▶ **Goal**
From the records below, transcribe only the lines running from the one with "solids %d valid" through the one with "bpy.context.scene.collection.objects.link(empty)". Keep both of those end lines.

Items listed in a dataset
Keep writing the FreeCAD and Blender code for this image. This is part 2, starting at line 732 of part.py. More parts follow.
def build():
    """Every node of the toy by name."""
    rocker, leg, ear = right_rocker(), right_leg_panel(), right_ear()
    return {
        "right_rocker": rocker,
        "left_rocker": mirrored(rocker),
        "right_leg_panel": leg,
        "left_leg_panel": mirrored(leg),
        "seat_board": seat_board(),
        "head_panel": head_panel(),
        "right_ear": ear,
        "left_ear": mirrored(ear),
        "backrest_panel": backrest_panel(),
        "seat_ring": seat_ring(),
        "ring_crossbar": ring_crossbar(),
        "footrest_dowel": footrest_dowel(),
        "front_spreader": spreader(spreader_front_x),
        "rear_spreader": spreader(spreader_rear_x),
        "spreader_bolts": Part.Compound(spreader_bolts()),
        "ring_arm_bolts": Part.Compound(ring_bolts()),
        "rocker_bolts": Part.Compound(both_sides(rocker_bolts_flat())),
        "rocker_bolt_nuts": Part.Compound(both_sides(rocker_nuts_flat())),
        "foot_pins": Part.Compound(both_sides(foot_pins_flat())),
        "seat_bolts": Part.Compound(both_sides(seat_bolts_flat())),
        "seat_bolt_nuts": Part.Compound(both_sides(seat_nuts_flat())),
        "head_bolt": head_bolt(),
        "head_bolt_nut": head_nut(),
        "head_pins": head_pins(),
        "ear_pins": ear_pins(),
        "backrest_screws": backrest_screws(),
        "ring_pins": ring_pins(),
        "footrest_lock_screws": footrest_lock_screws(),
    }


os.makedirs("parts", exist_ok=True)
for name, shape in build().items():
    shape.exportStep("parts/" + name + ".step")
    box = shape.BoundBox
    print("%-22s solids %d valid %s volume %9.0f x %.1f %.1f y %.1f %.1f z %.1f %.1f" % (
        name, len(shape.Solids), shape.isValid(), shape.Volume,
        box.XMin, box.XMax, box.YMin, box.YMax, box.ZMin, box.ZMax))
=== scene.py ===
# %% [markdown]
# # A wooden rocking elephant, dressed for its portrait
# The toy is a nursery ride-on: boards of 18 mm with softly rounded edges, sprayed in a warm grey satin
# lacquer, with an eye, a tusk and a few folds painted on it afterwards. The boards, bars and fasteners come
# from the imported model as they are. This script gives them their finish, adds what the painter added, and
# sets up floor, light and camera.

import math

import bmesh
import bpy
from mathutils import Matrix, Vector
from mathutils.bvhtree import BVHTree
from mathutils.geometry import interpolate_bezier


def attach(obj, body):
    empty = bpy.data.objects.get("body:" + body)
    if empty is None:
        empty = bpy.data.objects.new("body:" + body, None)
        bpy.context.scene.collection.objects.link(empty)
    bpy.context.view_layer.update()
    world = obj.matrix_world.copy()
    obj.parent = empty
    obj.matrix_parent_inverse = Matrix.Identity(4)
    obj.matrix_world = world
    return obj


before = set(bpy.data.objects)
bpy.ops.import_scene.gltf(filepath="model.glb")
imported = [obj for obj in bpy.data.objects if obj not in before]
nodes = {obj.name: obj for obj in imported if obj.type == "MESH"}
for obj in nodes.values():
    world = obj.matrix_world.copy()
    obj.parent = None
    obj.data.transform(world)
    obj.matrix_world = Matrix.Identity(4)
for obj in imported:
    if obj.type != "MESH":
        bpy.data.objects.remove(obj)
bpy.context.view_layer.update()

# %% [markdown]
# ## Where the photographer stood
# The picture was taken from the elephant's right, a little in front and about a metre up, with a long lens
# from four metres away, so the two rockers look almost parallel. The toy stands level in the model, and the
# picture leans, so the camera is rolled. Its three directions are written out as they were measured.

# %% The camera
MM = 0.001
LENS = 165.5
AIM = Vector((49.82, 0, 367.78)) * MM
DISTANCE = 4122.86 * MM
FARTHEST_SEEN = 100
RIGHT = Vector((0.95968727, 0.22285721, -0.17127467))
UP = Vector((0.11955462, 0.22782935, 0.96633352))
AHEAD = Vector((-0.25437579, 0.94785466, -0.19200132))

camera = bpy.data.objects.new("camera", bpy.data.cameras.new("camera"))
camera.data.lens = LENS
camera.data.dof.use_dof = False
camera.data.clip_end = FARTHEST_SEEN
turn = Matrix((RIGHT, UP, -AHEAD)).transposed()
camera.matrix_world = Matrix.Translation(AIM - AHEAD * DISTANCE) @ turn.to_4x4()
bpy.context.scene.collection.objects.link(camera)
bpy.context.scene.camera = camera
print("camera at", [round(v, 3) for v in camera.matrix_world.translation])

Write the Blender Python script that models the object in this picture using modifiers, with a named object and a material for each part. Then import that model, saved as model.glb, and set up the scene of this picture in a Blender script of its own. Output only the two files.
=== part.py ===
==
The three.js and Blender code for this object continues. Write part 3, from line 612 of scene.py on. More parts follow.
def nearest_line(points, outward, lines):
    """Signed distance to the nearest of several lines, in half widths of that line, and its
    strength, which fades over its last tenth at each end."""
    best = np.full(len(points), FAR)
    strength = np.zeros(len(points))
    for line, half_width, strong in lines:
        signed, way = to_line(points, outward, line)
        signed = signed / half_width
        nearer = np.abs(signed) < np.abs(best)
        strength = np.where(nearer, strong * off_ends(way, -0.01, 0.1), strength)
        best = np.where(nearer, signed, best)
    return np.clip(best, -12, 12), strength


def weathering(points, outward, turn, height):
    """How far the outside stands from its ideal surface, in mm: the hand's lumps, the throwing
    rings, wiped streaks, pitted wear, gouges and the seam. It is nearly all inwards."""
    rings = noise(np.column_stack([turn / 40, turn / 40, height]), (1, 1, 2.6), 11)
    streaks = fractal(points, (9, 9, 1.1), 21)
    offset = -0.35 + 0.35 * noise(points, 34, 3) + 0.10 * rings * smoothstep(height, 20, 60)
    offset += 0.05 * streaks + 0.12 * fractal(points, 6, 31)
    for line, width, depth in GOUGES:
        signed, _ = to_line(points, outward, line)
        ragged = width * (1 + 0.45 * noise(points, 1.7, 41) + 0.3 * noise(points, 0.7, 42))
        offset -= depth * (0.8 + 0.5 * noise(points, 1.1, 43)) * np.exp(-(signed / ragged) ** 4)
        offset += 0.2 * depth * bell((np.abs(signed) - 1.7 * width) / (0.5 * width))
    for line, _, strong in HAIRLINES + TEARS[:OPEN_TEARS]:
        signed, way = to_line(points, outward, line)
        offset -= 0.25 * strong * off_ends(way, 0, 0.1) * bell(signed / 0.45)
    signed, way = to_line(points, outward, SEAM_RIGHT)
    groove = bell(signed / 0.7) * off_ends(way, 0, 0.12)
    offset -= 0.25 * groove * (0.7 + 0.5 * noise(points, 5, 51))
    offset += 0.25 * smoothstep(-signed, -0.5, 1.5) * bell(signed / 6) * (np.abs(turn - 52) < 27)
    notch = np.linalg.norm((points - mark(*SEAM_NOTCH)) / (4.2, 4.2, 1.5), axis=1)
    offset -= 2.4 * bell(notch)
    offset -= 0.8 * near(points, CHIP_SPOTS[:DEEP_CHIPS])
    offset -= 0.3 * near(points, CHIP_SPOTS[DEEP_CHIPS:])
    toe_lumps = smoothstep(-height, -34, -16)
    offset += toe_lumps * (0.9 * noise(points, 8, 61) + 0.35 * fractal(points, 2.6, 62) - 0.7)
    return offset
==
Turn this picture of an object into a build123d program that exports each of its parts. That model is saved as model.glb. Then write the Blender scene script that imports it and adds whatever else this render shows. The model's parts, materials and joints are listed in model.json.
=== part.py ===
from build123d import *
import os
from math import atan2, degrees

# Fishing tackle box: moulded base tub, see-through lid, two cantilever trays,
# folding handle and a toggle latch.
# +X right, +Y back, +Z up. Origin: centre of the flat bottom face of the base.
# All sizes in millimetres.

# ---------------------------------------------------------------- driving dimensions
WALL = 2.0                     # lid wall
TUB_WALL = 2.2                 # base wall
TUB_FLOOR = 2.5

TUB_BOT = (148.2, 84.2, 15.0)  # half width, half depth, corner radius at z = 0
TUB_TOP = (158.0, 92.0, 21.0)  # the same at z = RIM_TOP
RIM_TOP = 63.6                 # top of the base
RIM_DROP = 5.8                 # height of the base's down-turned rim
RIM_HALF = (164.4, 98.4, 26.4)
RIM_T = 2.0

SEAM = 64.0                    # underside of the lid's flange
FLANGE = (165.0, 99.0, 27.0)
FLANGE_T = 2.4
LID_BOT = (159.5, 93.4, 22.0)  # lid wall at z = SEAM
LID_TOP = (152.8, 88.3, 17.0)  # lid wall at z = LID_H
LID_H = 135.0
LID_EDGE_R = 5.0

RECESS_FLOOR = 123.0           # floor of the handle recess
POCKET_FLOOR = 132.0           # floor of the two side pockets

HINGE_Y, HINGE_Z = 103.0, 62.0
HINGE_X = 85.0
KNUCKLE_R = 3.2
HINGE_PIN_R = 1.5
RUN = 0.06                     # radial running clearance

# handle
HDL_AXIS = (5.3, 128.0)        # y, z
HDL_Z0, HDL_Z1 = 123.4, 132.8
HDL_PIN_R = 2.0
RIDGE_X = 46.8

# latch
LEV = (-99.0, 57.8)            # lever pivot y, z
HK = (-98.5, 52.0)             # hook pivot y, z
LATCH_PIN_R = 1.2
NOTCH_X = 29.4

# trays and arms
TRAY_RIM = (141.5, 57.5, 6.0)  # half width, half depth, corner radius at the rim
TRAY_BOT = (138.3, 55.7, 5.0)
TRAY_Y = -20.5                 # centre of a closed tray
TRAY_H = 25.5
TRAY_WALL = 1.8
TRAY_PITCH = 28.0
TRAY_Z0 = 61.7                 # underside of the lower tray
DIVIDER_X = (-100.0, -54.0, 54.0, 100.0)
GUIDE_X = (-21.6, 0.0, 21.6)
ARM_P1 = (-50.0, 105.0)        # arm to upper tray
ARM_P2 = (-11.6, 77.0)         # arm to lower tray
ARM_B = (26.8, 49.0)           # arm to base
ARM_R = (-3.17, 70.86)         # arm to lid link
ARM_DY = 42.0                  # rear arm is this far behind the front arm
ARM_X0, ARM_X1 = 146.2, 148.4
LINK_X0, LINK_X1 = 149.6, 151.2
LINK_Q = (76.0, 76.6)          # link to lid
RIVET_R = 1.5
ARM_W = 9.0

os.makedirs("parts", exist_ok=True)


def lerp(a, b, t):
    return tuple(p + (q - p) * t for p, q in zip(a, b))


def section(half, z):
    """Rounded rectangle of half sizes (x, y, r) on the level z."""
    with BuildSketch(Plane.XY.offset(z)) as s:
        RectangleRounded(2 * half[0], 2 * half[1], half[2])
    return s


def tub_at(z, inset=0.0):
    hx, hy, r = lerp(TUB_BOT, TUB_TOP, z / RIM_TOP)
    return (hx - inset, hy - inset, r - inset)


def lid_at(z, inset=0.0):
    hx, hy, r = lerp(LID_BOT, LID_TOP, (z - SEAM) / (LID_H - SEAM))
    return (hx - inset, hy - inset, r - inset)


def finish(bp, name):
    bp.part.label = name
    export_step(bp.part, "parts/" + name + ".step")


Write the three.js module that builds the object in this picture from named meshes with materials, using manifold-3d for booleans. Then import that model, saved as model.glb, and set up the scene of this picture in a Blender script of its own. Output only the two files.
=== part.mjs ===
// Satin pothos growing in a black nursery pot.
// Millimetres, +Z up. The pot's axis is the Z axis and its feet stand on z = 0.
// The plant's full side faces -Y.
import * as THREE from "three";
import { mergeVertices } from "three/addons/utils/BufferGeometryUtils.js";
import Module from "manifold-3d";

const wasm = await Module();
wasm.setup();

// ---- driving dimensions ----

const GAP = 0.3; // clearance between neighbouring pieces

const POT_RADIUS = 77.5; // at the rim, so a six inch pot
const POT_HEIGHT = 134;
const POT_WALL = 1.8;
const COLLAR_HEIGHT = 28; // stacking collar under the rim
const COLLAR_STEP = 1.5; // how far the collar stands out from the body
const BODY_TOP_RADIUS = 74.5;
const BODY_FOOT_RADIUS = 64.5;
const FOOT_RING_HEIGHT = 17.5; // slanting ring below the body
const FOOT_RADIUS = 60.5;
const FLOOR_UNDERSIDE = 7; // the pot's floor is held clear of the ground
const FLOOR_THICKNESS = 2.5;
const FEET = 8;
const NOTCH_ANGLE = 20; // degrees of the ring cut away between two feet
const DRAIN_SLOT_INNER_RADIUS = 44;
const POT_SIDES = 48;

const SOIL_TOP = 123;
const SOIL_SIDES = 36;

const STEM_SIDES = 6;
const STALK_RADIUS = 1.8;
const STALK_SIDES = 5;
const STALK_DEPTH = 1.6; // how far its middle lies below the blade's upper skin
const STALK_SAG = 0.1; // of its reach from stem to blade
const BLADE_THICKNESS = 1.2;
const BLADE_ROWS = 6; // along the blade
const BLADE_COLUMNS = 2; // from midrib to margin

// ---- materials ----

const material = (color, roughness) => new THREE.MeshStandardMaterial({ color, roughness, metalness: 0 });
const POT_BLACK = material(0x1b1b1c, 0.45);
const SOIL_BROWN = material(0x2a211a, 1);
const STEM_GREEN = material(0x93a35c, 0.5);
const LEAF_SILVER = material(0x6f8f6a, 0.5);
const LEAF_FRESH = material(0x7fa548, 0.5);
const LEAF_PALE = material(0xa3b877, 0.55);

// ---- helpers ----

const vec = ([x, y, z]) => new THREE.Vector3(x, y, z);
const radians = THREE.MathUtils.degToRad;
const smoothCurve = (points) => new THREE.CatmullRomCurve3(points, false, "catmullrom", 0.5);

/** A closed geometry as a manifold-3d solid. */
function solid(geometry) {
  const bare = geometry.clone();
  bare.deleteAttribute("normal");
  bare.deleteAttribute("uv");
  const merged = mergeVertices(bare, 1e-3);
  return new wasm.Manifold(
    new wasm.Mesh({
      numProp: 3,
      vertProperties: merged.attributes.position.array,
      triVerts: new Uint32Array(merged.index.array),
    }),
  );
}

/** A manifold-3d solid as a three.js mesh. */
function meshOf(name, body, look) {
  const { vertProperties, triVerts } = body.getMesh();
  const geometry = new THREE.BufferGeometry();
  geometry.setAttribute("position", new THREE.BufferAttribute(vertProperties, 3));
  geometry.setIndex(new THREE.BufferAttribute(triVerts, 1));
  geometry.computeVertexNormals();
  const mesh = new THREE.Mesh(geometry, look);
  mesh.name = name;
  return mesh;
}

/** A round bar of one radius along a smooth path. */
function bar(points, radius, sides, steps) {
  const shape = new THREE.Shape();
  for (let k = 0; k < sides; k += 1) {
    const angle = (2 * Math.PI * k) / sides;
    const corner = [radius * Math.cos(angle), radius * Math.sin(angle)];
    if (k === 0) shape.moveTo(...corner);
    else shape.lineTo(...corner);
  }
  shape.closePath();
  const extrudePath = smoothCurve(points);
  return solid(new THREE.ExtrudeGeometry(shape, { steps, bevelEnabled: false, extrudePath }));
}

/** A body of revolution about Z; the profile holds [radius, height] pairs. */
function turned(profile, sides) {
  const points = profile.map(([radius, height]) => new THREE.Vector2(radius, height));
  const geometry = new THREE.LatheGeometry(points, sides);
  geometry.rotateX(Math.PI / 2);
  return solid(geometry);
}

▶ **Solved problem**
    print("%-22s solids %d valid %s volume %9.0f x %.1f %.1f y %.1f %.1f z %.1f %.1f" % (
        name, len(shape.Solids), shape.isValid(), shape.Volume,
        box.XMin, box.XMax, box.YMin, box.YMax, box.ZMin, box.ZMax))
=== scene.py ===
# %% [markdown]
# # A wooden rocking elephant, dressed for its portrait
# The toy is a nursery ride-on: boards of 18 mm with softly rounded edges, sprayed in a warm grey satin
# lacquer, with an eye, a tusk and a few folds painted on it afterwards. The boards, bars and fasteners come
# from the imported model as they are. This script gives them their finish, adds what the painter added, and
# sets up floor, light and camera.

import math

import bmesh
import bpy
from mathutils import Matrix, Vector
from mathutils.bvhtree import BVHTree
from mathutils.geometry import interpolate_bezier


def attach(obj, body):
    empty = bpy.data.objects.get("body:" + body)
    if empty is None:
        empty = bpy.data.objects.new("body:" + body, None)
        bpy.context.scene.collection.objects.link(empty)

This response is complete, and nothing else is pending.